Even though they saw fans leaving in the second period, Leight and Buckberry hung around to watch the game’s end. Leight even tried starting the chant “We got next year,” but it never caught on.
After the game, they wandered the streets in search of a place to eat.
That’s when they came across a woman shouting at the crowd, trying to push them back from something.
Leight looked down and saw the bleeding, unconscious man, with a few people huddled around him, and Kern trying to restrain the crowd.
It was instinct for Leight and Buckberry to join in.
“It was a scary situation,” said Leight. “I had so much adrenaline.”
Amongst the shoving, spitting and emotion, the faces in the crowd started blending together.
A muscular guy jumped in to help, and soon they were a team.
The crowd was divided, with some backing up and others trying to squeeze through to take a photo or video.

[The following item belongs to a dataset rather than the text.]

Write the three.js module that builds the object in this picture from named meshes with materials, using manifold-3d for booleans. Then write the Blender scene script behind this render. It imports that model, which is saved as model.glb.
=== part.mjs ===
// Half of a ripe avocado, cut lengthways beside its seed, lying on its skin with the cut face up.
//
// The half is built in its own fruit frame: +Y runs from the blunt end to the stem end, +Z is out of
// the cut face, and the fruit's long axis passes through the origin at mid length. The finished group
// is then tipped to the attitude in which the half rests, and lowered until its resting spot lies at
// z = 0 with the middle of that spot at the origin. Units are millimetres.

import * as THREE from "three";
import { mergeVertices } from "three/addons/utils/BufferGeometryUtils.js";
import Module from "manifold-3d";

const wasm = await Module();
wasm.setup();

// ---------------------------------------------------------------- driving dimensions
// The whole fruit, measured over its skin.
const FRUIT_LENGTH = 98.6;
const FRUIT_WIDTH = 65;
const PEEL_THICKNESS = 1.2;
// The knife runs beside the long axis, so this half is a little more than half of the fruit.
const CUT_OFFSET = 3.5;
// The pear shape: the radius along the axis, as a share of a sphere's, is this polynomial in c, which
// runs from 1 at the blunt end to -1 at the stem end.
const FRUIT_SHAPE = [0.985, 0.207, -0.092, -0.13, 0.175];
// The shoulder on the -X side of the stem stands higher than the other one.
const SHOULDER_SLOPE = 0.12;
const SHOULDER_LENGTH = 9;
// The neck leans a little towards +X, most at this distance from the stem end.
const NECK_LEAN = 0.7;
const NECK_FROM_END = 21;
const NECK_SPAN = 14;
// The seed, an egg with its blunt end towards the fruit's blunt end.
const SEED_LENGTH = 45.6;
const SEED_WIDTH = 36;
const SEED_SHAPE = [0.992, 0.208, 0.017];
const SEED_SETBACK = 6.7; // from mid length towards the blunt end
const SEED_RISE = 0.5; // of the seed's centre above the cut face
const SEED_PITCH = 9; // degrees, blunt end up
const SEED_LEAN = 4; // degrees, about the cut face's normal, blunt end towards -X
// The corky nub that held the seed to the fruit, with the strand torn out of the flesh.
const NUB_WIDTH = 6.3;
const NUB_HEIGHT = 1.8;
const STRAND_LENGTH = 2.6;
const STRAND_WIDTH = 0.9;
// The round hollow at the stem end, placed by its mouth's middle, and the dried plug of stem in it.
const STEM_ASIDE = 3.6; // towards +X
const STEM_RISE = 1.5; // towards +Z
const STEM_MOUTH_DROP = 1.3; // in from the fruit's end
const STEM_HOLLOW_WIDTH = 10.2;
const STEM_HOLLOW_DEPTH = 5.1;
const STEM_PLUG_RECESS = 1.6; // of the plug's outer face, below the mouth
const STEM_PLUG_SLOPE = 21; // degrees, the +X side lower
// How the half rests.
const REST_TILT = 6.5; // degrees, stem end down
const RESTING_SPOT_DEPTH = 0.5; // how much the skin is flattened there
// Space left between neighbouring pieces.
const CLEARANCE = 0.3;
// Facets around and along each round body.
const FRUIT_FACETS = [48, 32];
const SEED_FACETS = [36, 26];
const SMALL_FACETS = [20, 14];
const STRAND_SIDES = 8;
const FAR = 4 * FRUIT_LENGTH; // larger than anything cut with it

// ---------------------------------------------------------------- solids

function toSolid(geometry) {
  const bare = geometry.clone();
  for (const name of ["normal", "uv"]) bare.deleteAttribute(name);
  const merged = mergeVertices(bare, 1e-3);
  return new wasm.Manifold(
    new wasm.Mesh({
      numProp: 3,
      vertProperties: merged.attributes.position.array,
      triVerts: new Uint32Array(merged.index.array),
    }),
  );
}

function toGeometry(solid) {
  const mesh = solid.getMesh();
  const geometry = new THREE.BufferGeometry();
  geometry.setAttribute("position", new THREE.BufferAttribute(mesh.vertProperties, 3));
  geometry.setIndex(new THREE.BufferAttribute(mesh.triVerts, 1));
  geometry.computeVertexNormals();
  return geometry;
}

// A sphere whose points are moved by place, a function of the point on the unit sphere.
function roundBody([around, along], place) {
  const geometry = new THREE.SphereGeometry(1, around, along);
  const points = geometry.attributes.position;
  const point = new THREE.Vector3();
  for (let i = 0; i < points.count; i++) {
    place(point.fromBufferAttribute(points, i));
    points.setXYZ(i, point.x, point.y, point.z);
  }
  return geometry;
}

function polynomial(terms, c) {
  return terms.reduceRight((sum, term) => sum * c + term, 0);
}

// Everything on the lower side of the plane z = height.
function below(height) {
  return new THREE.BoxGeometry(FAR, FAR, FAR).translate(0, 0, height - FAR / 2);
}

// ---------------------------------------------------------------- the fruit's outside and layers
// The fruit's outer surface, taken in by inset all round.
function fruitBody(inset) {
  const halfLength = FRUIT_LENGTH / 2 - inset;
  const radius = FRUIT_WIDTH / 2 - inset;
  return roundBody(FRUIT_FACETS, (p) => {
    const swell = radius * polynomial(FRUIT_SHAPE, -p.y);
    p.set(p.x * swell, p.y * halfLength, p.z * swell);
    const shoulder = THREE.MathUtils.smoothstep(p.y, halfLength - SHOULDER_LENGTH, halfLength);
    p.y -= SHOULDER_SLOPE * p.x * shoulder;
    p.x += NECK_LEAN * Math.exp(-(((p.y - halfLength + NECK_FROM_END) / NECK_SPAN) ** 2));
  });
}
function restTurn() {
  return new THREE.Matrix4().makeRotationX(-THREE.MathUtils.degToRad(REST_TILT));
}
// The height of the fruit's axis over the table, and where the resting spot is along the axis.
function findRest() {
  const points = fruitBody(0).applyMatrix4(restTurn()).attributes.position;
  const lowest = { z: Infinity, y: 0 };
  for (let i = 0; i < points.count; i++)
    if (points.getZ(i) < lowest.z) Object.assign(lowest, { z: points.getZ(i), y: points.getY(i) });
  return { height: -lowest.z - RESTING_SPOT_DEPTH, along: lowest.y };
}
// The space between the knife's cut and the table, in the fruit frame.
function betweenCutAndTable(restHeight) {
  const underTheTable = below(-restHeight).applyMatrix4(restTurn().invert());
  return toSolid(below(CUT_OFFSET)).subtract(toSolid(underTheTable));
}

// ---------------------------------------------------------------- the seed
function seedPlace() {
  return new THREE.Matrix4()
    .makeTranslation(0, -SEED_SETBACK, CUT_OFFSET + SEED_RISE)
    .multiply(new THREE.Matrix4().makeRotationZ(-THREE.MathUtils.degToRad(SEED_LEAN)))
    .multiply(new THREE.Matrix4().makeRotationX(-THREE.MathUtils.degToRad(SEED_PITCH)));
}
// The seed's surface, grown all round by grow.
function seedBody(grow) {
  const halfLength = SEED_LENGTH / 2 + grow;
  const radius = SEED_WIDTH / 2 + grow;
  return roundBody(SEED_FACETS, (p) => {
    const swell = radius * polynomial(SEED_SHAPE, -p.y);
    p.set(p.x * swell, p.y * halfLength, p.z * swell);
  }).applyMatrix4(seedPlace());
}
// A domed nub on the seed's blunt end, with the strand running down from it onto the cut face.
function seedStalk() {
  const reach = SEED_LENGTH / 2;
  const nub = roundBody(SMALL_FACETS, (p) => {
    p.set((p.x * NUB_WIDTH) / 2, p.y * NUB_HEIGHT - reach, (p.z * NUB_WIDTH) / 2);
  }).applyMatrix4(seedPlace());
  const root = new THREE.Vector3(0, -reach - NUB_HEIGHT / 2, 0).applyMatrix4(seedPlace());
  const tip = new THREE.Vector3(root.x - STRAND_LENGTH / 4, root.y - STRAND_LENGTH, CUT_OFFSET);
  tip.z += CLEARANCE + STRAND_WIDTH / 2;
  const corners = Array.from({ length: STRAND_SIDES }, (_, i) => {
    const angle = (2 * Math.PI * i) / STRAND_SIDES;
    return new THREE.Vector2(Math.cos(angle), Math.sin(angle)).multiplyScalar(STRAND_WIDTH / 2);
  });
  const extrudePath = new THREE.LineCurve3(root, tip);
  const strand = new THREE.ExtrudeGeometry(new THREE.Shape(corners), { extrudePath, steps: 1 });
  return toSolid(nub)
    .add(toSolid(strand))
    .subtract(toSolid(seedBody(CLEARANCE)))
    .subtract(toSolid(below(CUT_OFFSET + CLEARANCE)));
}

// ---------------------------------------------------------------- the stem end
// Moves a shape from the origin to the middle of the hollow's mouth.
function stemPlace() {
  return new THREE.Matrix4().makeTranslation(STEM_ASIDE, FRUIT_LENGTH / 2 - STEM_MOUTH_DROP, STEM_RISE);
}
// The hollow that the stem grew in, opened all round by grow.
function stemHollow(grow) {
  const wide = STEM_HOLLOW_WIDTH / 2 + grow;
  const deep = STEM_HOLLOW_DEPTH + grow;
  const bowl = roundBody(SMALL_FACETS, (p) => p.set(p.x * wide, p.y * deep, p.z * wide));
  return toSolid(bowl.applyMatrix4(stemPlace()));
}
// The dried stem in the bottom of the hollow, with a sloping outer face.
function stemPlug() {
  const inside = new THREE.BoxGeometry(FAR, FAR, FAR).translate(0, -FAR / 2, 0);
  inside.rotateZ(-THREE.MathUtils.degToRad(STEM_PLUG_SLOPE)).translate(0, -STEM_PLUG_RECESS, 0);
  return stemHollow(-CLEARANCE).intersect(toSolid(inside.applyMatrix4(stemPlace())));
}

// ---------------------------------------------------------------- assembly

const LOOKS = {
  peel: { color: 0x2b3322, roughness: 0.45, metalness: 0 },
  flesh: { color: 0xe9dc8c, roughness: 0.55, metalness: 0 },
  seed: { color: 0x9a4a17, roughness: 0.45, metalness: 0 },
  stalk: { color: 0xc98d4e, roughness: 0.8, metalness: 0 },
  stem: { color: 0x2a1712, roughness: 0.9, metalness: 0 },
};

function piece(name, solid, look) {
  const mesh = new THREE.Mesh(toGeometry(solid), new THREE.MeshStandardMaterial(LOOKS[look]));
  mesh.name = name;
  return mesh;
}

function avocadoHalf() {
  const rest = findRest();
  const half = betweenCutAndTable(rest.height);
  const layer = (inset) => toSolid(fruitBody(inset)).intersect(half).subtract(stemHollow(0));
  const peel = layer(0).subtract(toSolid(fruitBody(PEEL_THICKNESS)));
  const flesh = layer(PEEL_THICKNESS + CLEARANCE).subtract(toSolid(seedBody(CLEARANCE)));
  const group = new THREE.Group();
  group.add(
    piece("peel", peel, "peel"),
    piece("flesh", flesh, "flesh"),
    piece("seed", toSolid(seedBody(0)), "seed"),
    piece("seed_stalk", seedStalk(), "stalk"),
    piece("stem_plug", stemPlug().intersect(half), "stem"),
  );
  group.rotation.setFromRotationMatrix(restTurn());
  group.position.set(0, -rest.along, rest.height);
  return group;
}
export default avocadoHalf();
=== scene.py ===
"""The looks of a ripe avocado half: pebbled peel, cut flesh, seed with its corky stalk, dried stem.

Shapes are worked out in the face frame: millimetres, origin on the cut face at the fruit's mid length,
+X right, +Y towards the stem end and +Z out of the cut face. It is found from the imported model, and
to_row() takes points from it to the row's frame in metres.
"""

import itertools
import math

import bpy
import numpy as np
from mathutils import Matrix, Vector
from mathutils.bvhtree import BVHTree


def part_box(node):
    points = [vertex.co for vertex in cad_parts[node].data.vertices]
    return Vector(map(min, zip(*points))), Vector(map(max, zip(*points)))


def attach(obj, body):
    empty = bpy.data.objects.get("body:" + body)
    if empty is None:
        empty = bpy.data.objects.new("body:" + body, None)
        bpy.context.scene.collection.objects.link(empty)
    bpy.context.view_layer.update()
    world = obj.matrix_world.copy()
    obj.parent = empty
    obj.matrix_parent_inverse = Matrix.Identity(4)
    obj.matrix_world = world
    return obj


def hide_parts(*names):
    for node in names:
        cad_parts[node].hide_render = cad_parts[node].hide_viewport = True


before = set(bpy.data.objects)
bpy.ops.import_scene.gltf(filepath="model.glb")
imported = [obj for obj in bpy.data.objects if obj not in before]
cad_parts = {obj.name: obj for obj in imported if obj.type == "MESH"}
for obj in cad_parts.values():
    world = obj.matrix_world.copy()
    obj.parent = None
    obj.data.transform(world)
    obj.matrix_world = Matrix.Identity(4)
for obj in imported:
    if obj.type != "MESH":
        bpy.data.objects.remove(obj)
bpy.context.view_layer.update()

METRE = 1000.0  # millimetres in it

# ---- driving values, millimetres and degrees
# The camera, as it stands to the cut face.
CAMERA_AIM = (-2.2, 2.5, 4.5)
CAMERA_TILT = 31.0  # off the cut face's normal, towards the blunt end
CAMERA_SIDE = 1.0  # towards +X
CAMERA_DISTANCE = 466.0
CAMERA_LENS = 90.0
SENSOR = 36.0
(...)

Eventually Kern turned to Leight and asked him to get help – his other officers had left him to tend to a stabbing down the block.
That’s when Leight was tear gassed.
Buckberry, who is trained in emergency first aid, stayed behind to help the nurses and hold back the crowds.
She asked a nearby shop owner for a tablecloth to cover the unconscious man, to prevent him from shaking if he went into shock.
The whole incident lasted about an hour and a half.
Following Leight’s return, it was time to leave. There was tear gas pouring in from two ends, a fire at another and a riot squad closing in.
Kern thanked the couple that night, and did so again in a follow-up conversation they recently had.
“But I thanked him,” said Leight. “People need to know that the police did all they could that night to protect the city.”
Looking back on the event, Leight compares it to a movie.
“You know that scene in the Titanic, where the guys are playing music to the very end.. it kind of felt like that.”
The Abbotsford Police Department had asked the seven “heroic citizens” who were associated with Kern that night to come forward. One individual1 has yet to be identified.